| What you need to do |
The listing below should be copied in full, word for word.

| Material supplied |
(begin)

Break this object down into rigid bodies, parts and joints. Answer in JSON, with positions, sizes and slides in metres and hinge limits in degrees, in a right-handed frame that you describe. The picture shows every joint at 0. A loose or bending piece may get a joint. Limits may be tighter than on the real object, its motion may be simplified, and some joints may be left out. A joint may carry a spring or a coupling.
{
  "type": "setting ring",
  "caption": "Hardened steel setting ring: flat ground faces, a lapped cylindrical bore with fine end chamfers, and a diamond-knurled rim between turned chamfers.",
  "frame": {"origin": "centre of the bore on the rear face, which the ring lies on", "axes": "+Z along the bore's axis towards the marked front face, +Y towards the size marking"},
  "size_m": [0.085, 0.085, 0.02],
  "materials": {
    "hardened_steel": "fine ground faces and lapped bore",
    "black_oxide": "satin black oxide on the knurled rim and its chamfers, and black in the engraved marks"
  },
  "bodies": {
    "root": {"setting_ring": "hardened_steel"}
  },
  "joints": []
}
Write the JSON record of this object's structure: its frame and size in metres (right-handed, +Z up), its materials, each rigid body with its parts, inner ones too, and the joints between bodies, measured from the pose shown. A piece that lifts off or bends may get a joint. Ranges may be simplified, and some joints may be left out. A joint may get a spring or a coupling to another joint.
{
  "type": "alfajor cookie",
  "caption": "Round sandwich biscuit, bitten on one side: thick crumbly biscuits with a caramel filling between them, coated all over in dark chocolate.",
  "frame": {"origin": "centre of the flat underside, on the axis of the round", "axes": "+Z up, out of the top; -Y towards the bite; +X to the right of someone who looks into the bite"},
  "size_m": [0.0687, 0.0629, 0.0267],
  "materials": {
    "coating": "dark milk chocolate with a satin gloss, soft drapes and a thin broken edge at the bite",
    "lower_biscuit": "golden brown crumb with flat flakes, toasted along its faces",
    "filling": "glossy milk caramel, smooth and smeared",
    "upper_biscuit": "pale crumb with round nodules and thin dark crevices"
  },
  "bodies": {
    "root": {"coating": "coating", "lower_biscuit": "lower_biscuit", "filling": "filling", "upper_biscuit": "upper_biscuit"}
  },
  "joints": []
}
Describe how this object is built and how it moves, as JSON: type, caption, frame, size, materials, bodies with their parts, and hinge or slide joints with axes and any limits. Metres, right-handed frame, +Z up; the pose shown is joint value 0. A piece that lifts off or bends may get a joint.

(end)

| Result for this task |
Break this object down into rigid bodies, parts and joints. Answer in JSON, with positions, sizes and slides in metres and hinge limits in degrees, in a right-handed frame that you describe. The picture shows every joint at 0. A loose or bending piece may get a joint. Limits may be tighter than on the real object, its motion may be simplified, and some joints may be left out. A joint may carry a spring or a coupling.
{
  "type": "setting ring",
  "caption": "Hardened steel setting ring: flat ground faces, a lapped cylindrical bore with fine end chamfers, and a diamond-knurled rim between turned chamfers.",
  "frame": {"origin": "centre of the bore on the rear face, which the ring lies on", "axes": "+Z along the bore's axis towards the marked front face, +Y towards the size marking"},
  "size_m": [0.085, 0.085, 0.02],
  "materials": {
    "hardened_steel": "fine ground faces and lapped bore",
    "black_oxide": "satin black oxide on the knurled rim and its chamfers, and black in the engraved marks"
  },
  "bodies": {
    "root": {"setting_ring": "hardened_steel"}
  },
  "joints": []
}
Write the JSON record of this object's structure: its frame and size in metres (right-handed, +Z up), its materials, each rigid body with its parts, inner ones too, and the joints between bodies, measured from the pose shown. A piece that lifts off or bends may get a joint. Ranges may be simplified, and some joints may be left out. A joint may get a spring or a coupling to another joint.
{
  "type": "alfajor cookie",
  "caption": "Round sandwich biscuit, bitten on one side: thick crumbly biscuits with a caramel filling between them, coated all over in dark chocolate.",
  "frame": {"origin": "centre of the flat underside, on the axis of the round", "axes": "+Z up, out of the top; -Y towards the bite; +X to the right of someone who looks into the bite"},
  "size_m": [0.0687, 0.0629, 0.0267],
  "materials": {
    "coating": "dark milk chocolate with a satin gloss, soft drapes and a thin broken edge at the bite",
    "lower_biscuit": "golden brown crumb with flat flakes, toasted along its faces",
    "filling": "glossy milk caramel, smooth and smeared",
    "upper_biscuit": "pale crumb with round nodules and thin dark crevices"
  },
  "bodies": {
    "root": {"coating": "coating", "lower_biscuit": "lower_biscuit", "filling": "filling", "upper_biscuit": "upper_biscuit"}
  },
  "joints": []
}
Describe how this object is built and how it moves, as JSON: type, caption, frame, size, materials, bodies with their parts, and hinge or slide joints with axes and any limits. Metres, right-handed frame, +Z up; the pose shown is joint value 0. A piece that lifts off or bends may get a joint.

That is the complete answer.